Con la sentenza n. 23435 del 17 novembre 2016, la Corte di Cassazione ha asserito che, in caso di licenziamento illegittimo, l’eventuale revoca tardiva non pone il datore di lavoro al riparo dalle conseguenze dell’illegittimità del recesso.
Ciò significa che il datore di lavoro potrà essere tenuto a corrispondere il risarcimento commisurato alle mensilità di retribuzione perdute, senza poter beneficiare di alcuna riduzione.
La pronuncia giurisprudenziale include ben tre precisazioni in materia:
- in primis, fatta salva l’ipotesi della revoca esercitata entro 15 giorni, per la ricostituzione del rapporto a seguito di licenziamento è sempre necessario il consenso del lavoratore.
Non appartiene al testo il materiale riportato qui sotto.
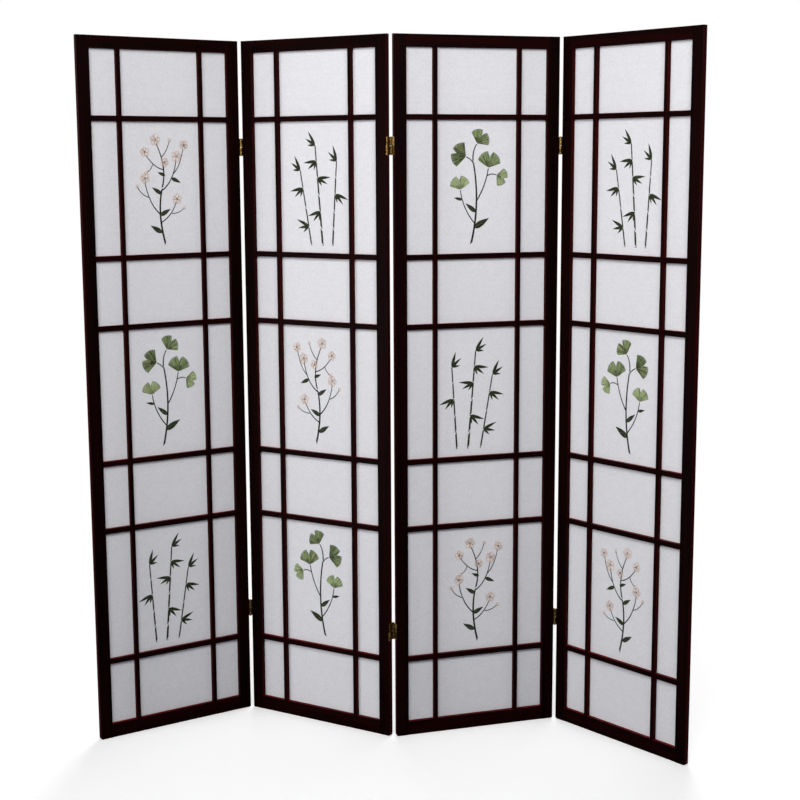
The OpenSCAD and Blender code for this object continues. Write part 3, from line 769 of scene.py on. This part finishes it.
def sew_bamboo(cloth):
    """Jointed canes from the foot of the window, leaves in threes."""
    joint_gap, narrowing, ring_reach = 1.2, 0.08, 0.68
    # Foot, top, width and number of joints
    for a, b, width, joints in (((-20, -140), (0, 104), 5.4, 6), ((-50, -140), (-64, 66), 4.4, 5),
                                ((14, -140), (46, 44), 3.8, 4)):
        a, b = np.array(a, float), np.array(b, float)
        for i in range(joints):
            low = a + (b - a) * i / joints
            high = a + (b - a) * (i + 1) / joints - [0, joint_gap]
            w = width * (1 - narrowing * i)
            cloth.stem(low, (low + high) / 2, high, w, w, OLIVE * 0.5)
            cloth.sew([low - [w * ring_reach, 0.4]], [low + [w * ring_reach, -0.2]], STEM,
                      width=1.3, lift=TOP_STITCH)
    # Foot of the three leaves, the first one's angle and the turn from each to the next
    for at, angle, turn in (((0, 102), 58, -30), ((-3, 63), -6, -32), ((-7, 22), 176, 30),
                            ((-64, 64), 74, -34), ((-61, -16), 200, 30), ((46, 42), 64, -32),
                            ((39, -2), -12, -30), ((-13, -58), -18, -32), ((22, -94), 24, -34)):
        for j, (length, width) in enumerate(((38, 7.5), (32, 6.8), (22, 6))):
            cloth.leaf(at, angle + j * turn, length, width)


def sew_blossom(cloth):
    """A slender branch with twigs, flowers, buds and a few leaves."""
    # Start, bend and end, and the widths at both ends
    for twig in (((8, -138), (-14, -60), (2, 0), 5.0, 3.8),
                 ((2, 0), (18, 50), (-12, 108), 3.8, 2.0),
                 ((-6, -62), (-36, -36), (-44, 16), 3.0, 1.8),
                 ((1, -6), (34, 14), (42, 68), 3.0, 1.9),
                 ((9, 44), (-18, 48), (-40, 80), 2.5, 1.7),
                 ((-5, -84), (26, -70), (40, -34), 2.8, 1.7),
                 ((33, 34), (54, 52), (62, 96), 2.2, 1.7),
                 ((-35, -22), (-54, -16), (-64, 2), 2.0, 1.5),
                 ((26, -62), (48, -62), (60, -50), 2.0, 1.5),
                 ((-22, 58), (-26, 44), (-38, 38), 1.8, 1.5),
                 ((2, 74), (18, 88), (24, 112), 2.0, 1.5)):
        cloth.stem(*twig)
    # Foot, angle, length and width
    for leaf in (((-1, -108), 150, 36, 12), ((-5, -66), 28, 32, 11), ((0, -14), 148, 30, 10),
                 ((28, 24), -24, 28, 9.5), ((11, 30), 158, 22, 8)):
        cloth.leaf(*leaf)
    # Middle, radius and angle
    for flower in (((-14, 116), 14, 10), ((-44, 24), 13, 40), ((43, 76), 14, 0),
                   ((-43, 87), 12, 25), ((64, 103), 12, 50), ((42, -27), 13, 15),
                   ((10, 62), 11, 60)):
        cloth.flower(*flower)
    for at in ((-65, 5), (62, -48), (-40, 38), (25, 115)):
        cloth.bud(at, 4)


def sew_ginkgo(cloth):
    """A slender stem with fan leaves."""
    # Twigs and plain leaves, written as in sew_blossom
    for twig in (((-14, -138), (12, -40), (-8, 60), 5.0, 3.4),
                 ((-8, 60), (-12, 84), (2, 104), 3.4, 2.2),
                 ((0.6, -34), (26, 4), (32, 46), 3.0, 2.2),
                 ((-4, -87), (-36, -52), (-42, -6), 2.8, 2.0),
                 ((28, 26), (40, 34), (54, 28), 2.2, 2.0),
                 ((-8, 56), (-12, 66), (-28, 72), 2.4, 2.2)):
        cloth.stem(*twig)
    for leaf in (((-6, -98), 30, 46, 15), ((-1, -60), 142, 34, 11), ((-37, -30), 168, 22, 7)):
        cloth.leaf(*leaf)
    # Foot, angle, radius, colour and share of olive stitches
    for fan in (((2, 104), 55, 35, GREEN, 0.35), ((-28, 72), 160, 39, GREEN, 0.5),
                ((32, 46), 82, 39, GREEN, 0.3), ((-42, -6), 98, 33, PALE_GREEN, 0.1),
                ((54, 28), -24, 29, PALE_GREEN, 0.08)):
        cloth.fan(*fan)


SEW = {"bamboo": sew_bamboo, "blossom": sew_blossom, "ginkgo": sew_ginkgo}


# Embroidery: stitches on the cloth ----------------------------------------------------------------

STITCH_SIDES, STITCH_STEPS_FRONT, STITCH_STEPS_BACK = 4, 4, 3
THREAD_H_FRONT, THREAD_H_BACK = 0.0005, 0.0004
# How far a stitch's middle lies from the cloth, and how much longer it is than its drawn ends
STITCH_LIFT, STITCH_EXTRA = 0.0001, 0.0002


def panel_stitches(k):
    """All stitches of a panel, in its frame: two ends as x and z, a width, a tint and a lift."""
    mm = 1000
    window_w, middle_x = UPRIGHT_X[1] - UPRIGHT_X[0] - UPRIGHT_W, (sum(UPRIGHT_X) + UPRIGHT_W) / 2
    field = np.array([window_w * mm - 2 * MOTIF_MARGIN, LARGE_WINDOW_H * mm - 2 * MOTIF_MARGIN])
    scale = field / (MOTIF_W, MOTIF_H) / mm
    mirror = [-1 if k % 2 == 0 else 1, 1]
    ends, widths, tints, lifts = [], [], [], []
    for row, kind in enumerate(MOTIF_ORDER[k - 1]):
        work = Sewing(100 * k + row)
        SEW[kind](work)
        middle_z = CROSSBAR_Z[2 * row] + CROSSBAR_H + LARGE_WINDOW_H / 2
        ends.append(np.array(work.ends).reshape(-1, 2, 2) * scale * mirror + [middle_x, middle_z])
        widths.append(np.array(work.widths) / mm)
        tints.append(np.array(work.tints))
        lifts.append(np.array(work.lifts) / mm)
    return [np.concatenate(part) for part in (ends, widths, tints, lifts)]


def stitch_tree():
    """Geometry nodes: a tapered, slightly domed length of thread on every point, laid along it."""
    tree = bpy.data.node_groups.new("stitches", "GeometryNodeTree")
    new_input(tree, "Geometry", GEOMETRY)
    sockets = {"Thread height": new_input(tree, "Thread height", FLOAT, THREAD_H_FRONT),
               "Sides": new_input(tree, "Sides", INTEGER, STITCH_SIDES),
               "Steps": new_input(tree, "Steps", INTEGER, STITCH_STEPS_FRONT),
               "Face": new_input(tree, "Face", VECTOR),
               "Thread": new_input(tree, "Thread", MATERIAL)}
    for label, least in (("Thread height", 0.0), ("Sides", 3), ("Steps", 2)):
        sockets[label].min_value = least
    tree.interface.new_socket("Geometry", in_out="OUTPUT", socket_type=GEOMETRY)
    given, out = tree.nodes.new("NodeGroupInput").outputs, tree.nodes.new("NodeGroupOutput").inputs

    # One thread of unit length and width. It swells from its ends, which dip into the cloth
    end_phase, fullness = 0.11, 0.55
    line = add(tree, "GeometryNodeCurvePrimitiveLine", {"Start": (-0.5, 0, 0), "End": (0.5, 0, 0)})
    line = add(tree, "GeometryNodeResampleCurve", {"Curve": line.outputs[0],
                                                   "Count": given["Steps"]}).outputs[0]
    along = add(tree, "GeometryNodeSplineParameter").outputs["Factor"]
    phase = maths(tree, "MULTIPLY_ADD", along, math.pi * (1 - 2 * end_phase), math.pi * end_phase)
    radius = maths(tree, "POWER", maths(tree, "SINE", phase), fullness)
    section = add(tree, "GeometryNodeCurvePrimitiveCircle", {"Resolution": given["Sides"],
                                                             "Radius": 0.5}).outputs[0]
    thread = add(tree, "GeometryNodeCurveToMesh", {"Curve": line, "Profile Curve": section,
                                                   "Scale": radius, "Fill Caps": True}).outputs[0]

    # On each point, along its heading and flat on the cloth
    heading, size = (add(tree, "GeometryNodeInputNamedAttribute", {"Name": name},
                         data_type="FLOAT_VECTOR").outputs[0] for name in ("heading", "size"))
    length, width, _ = parts_of(tree, size)
    scale = add(tree, "ShaderNodeCombineXYZ", {0: length, 1: width,
                                               2: given["Thread height"]}).outputs[0]
    turn = add(tree, "FunctionNodeAlignRotationToVector", {"Vector": heading}, axis="X").outputs[0]
    turn = add(tree, "FunctionNodeAlignRotationToVector",
               {"Rotation": turn, "Vector": given["Face"]}, axis="Z", pivot_axis="X").outputs[0]
    laid = add(tree, "GeometryNodeInstanceOnPoints",
               {"Points": given["Geometry"], "Instance": thread, "Rotation": turn,
                "Scale": scale}).outputs[0]
    laid = add(tree, "GeometryNodeRealizeInstances", {0: laid}).outputs[0]
    laid = add(tree, "GeometryNodeSetMaterial", {"Geometry": laid,
                                                 "Material": given["Thread"]}).outputs[0]
    tree.links.new(laid, out[0])
    return tree, {label: socket.identifier for label, socket in sockets.items()}


STITCH_TREE, STITCH_INPUTS = stitch_tree()


def apply_modifiers(obj):
    """Make the modifiers' result the object's plain mesh."""
    bpy.context.view_layer.update()
    evaluated = obj.evaluated_get(bpy.context.evaluated_depsgraph_get())
    mesh = bpy.data.meshes.new_from_object(evaluated)
    obj.modifiers.clear()
    old = obj.data
    obj.data = mesh
    bpy.data.meshes.remove(old)
    mesh.name = obj.name


def make_embroidery(k, material, face):
    """The stitches that show on one side of a panel's cloth: face -1 is its front, 1 its back."""
    front = face < 0
    ends, widths, tints, lifts = panel_stitches(k)
    middle = ends.mean(axis=1)
    x, z = middle[:, 0], middle[:, 1]
    surface = REBATE_Y + slack(x, z, k) + (0 if front else CLOTH_T)
    points = on_panel(np.stack([x, surface + face * (STITCH_LIFT + lifts), z], axis=1), k)
    along = ends[:, 1] - ends[:, 0]
    length = np.linalg.norm(along, axis=1)
    heading = directions_on_panel(np.stack([along[:, 0], 0 * x, along[:, 1]], axis=1), k)
    heading /= np.linalg.norm(heading, axis=1, keepdims=True)
    size = np.stack([length + STITCH_EXTRA, widths, widths], axis=1)
    tint = np.concatenate([tints, np.ones((len(tints), 1))], axis=1)

    obj = new_mesh_object(f"panel_{k}_stitches" if front else f"panel_{k}_stitches_reverse",
                          points, [])
    for label, kind, key, values in (("heading", "FLOAT_VECTOR", "vector", heading),
                                     ("size", "FLOAT_VECTOR", "vector", size),
                                     ("tint", "FLOAT_COLOR", "color", tint)):
        attribute = obj.data.attributes.new(label, kind, "POINT")
        attribute.data.foreach_set(key, values.astype(np.float32).ravel())
    modifier = obj.modifiers.new("stitches", "NODES")
    modifier.node_group = STITCH_TREE
    outwards = directions_on_panel([[0, face, 0]], k)[0]
    for label, value in (("Thread height", THREAD_H_FRONT if front else THREAD_H_BACK),
                         ("Sides", STITCH_SIDES),
                         ("Steps", STITCH_STEPS_FRONT if front else STITCH_STEPS_BACK),
                         ("Face", tuple(outwards)), ("Thread", material)):
        modifier[STITCH_INPUTS[label]] = value
    apply_modifiers(obj)
    shade_smooth(obj)
    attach(obj, f"panel_{k}")
    if front:
        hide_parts(f"panel_{k}_embroidery")
    return obj


# Stage --------------------------------------------------------------------------------------------

FLOOR_REACH, FLOOR_DROP = 30.0, 0.0005
# The camera sees a white floor, and its bounce on the screen is that of a cool grey one
FLOOR_SEEN, FLOOR_BOUNCE, FLOOR_LIFT = (0.95, 0.95, 0.95, 1), (0.325, 0.345, 0.39, 1), 0.3
# The floor keeps its shadow up to the first distance from the middle, and is plain white from the
# second
SHADOW_TO, WHITE_FROM = 1.0, 2.6
SURROUND_LIGHT = 0.12
# Name, place, what it is turned to, watts and width
LAMPS = (("key", (-0.8, -3.1, 3.0), (0, 0, 2.3), 72, 1.8),
         ("fill", (0.8, -2.4, 2.35), (0.2, 0, 1.8), 32, 1.2),
         ("side", (-3.6, -2.0, 0.8), (0.5, 0, 0.6), 50, 1.6),
         ("back", (0.5, 3.4, 3.2), (0, 0, 0.9), 130, 2.4))


def make_floor():
    """A plain pale floor that keeps the shadow near the screen."""
    r = FLOOR_REACH
    floor = new_mesh_object("floor", [(-r, -r, 0), (r, -r, 0), (r, r, 0), (-r, r, 0)],
                            [(0, 1, 2, 3)])
    floor.location.z = cad_box[0][2] - FLOOR_DROP
    material, tree, shader = new_material("pale_floor")
    set_uniform(shader, {"Roughness": 0.9, "Specular IOR Level": 0.0})
    seen = add(tree, "ShaderNodeLightPath").outputs["Is Camera Ray"]
    link_all(tree, {"Base Color": mix_colour(tree, seen, FLOOR_BOUNCE, FLOOR_SEEN)}, shader.inputs)
    distance = add(tree, "ShaderNodeVectorMath", {0: object_place(tree)},
                   operation="LENGTH").outputs["Value"]
    far = times(tree, spread(tree, distance, SHADOW_TO, WHITE_FROM), seen)
    lift = add(tree, "ShaderNodeEmission", {"Strength": times(tree, seen, FLOOR_LIFT)}).outputs[0]
    near = add(tree, "ShaderNodeAddShader", {0: shader.outputs[0], 1: lift}).outputs[0]
    white = add(tree, "ShaderNodeEmission", {"Color": WHITE, "Strength": 1.0}).outputs[0]
    blend = add(tree, "ShaderNodeMixShader", {0: far, 1: near, 2: white}).outputs[0]
    tree.links.new(blend, tree.nodes["Material Output"].inputs["Surface"])
    set_material(floor, material)


def make_surround():
    """A surround that the camera and gloss see white, and that lights the screen only a little."""
    world = bpy.data.worlds.new("white_surround")
    bpy.context.scene.world = world
    world.use_nodes = True
    tree = world.node_tree
    background = tree.nodes["Background"]
    rays = add(tree, "ShaderNodeLightPath").outputs
    mirrored = maths(tree, "MAXIMUM", rays["Is Glossy Ray"], rays["Is Transmission Ray"])
    seen = maths(tree, "MAXIMUM", rays["Is Camera Ray"], mirrored)
    strength = spread(tree, seen, 0.0, 1.0, to_low=SURROUND_LIGHT)
    link_all(tree, {"Strength": strength}, background.inputs)
    background.inputs["Color"].default_value = WHITE


def make_lamp(name, place, target, watts, size):
    """A soft square lamp, turned to its target."""
    data = bpy.data.lights.new(name, "AREA")
    data.shape, data.size, data.energy = "SQUARE", size, watts
    lamp = bpy.data.objects.new(name, data)
    lamp.location = place
    aim = Vector(target) - Vector(place)
    lamp.rotation_euler = aim.to_track_quat("-Z", "Y").to_euler()
    bpy.context.scene.collection.objects.link(lamp)


# The scene ----------------------------------------------------------------------------------------

make_camera()
make_floor()
make_surround()
for lamp in LAMPS:
    make_lamp(*lamp)
dress_frame_nodes()
cloth, thread = cloth_material(), thread_material()
for k in PANELS:
    stitches = [make_embroidery(k, thread, face) for face in (-1, 1)]
    make_cloth(k, cloth)

bpy.context.scene.view_settings.view_transform = "Standard"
Inoltre, la comunicazione tardiva non preclude al lavoratore la possibilità di optare per l’indennità sostituiva;
- in seconda battuta, la dichiarazione del lavoratore di optare per l’indennità sostitutiva della reintegrazione comporta la cessazione del rapporto di lavoro, quindi il risarcimento delle mensilità di retribuzioni perse va calcolato solo fino all’esercizio di predetta opzione e non fino al pagamento della stessa;
- in chiusura, non rileva il fatto che il lavoratore licenziato avrebbe potuto ridurre il danno cagionatogli dal datore di lavoro, accogliendo l’invito a riprendere servizio. Infatti, l’importo minimo delle cinque mensilità di retribuzione rappresenta “una parte irriducibile dell’obbligazione risarcitoria conseguente all’illegittimo risarcimento”.